**Given information:**
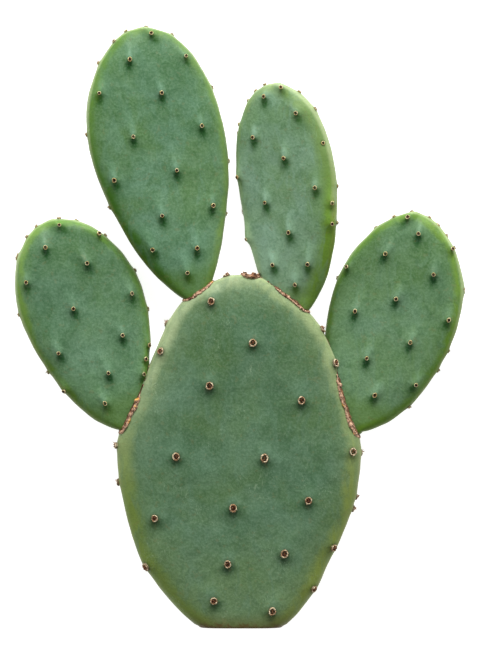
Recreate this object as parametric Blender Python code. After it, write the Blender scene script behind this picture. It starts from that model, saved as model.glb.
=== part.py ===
"""Prickly pear cutting: one cut basal pad with four younger pads grown on its rim, lying on its back.

Run with: blender --background --python part.py
Metres, +Z up. +Y runs from the cut end to the youngest tips, and +Z leaves the front faces.
Each pad is a loft of flattened superellipse sections along its own axis, in its own frame:
u runs across the pad, v along it from the joint to the tip, and w out of its front face.
"""

import math
from typing import NamedTuple

import bmesh
import bpy
from mathutils import Matrix, Vector

MM = 0.001

# Clearances between pieces that touch in the plant.
GAP = 0.3 * MM
CORK = 2.0 * MM  # the corky layer that fills each joint

# How finely the pads are faceted, and the edges that stay sharp when shaded.
AROUND = 28
STATIONS = 20
SHARP = math.radians(50)

# A section is |u/half_width|^FACE + |w/half_thickness|^EDGE = 1: flat faces and a rounded rim.
FACE = 4.6
EDGE = 2.2

NECK_POWER = 3  # how suddenly a pad thins towards its joint
TWIST_LENGTH = 60  # millimetres of a pad along which its twist fades out


# Colour and roughness of each finish.
FINISHES = {
    "basal_skin": ((0.085, 0.190, 0.095), 0.50),
    "young_skin": ((0.100, 0.220, 0.100), 0.45),
    "cork": ((0.220, 0.110, 0.055), 0.90),
    "areole_felt": ((0.300, 0.190, 0.090), 0.95),
}


class Pad(NamedTuple):
    """A pad's own shape in millimetres and how it is set on the plant.

    left and right are the outline: pairs of a station along the axis and the reach from it.
    They start where the solid starts and end at the tip.
    """

    left: tuple
    right: tuple
    half_thickness: float
    thickest_at: float
    neck: float = 0.55  # thickness at the start over the greatest thickness
    bend: float = 0.0  # sideways drift of the tip
    curl: float = 0.0  # lift of the tip towards the front
    joint: tuple = (0.0, 0.0)
    lean: float = 0.0  # turn in plan, anticlockwise, degrees
    pitch: float = 0.0  # tip up, degrees
    roll: float = 0.0  # left edge up, degrees
    twist: float = 0.0  # added to the roll at the joint, degrees


MOTHER = Pad(
    left=(
        (0, 28), (12, 41.5), (30, 57), (52, 70), (76, 78), (100, 83), (124, 85),
        (142, 81), (162, 71.5), (185, 61.5), (210, 51), (226, 40.5), (237, 23.5), (243, 0),
    ),
    right=(
        (0, 30.5), (12, 42.5), (30, 54.5), (52, 65.5), (76, 76), (100, 81.5), (124, 83),
        (142, 79), (162, 72), (185, 64.5), (210, 52), (226, 36.5), (237, 20.5), (243, 0),
    ),
    half_thickness=13,
    thickest_at=122,
    neck=0.8,
    bend=3,
)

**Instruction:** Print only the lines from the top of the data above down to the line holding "SHARP = math.radians(50)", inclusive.

**Response:**
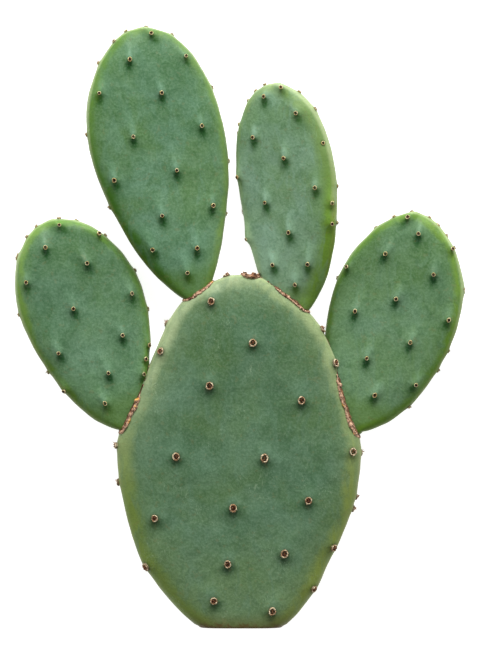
Recreate this object as parametric Blender Python code. After it, write the Blender scene script behind this picture. It starts from that model, saved as model.glb.
=== part.py ===
"""Prickly pear cutting: one cut basal pad with four younger pads grown on its rim, lying on its back.

Run with: blender --background --python part.py
Metres, +Z up. +Y runs from the cut end to the youngest tips, and +Z leaves the front faces.
Each pad is a loft of flattened superellipse sections along its own axis, in its own frame:
u runs across the pad, v along it from the joint to the tip, and w out of its front face.
"""

import math
from typing import NamedTuple

import bmesh
import bpy
from mathutils import Matrix, Vector

MM = 0.001

# Clearances between pieces that touch in the plant.
GAP = 0.3 * MM
CORK = 2.0 * MM  # the corky layer that fills each joint

# How finely the pads are faceted, and the edges that stay sharp when shaded.
AROUND = 28
STATIONS = 20
SHARP = math.radians(50)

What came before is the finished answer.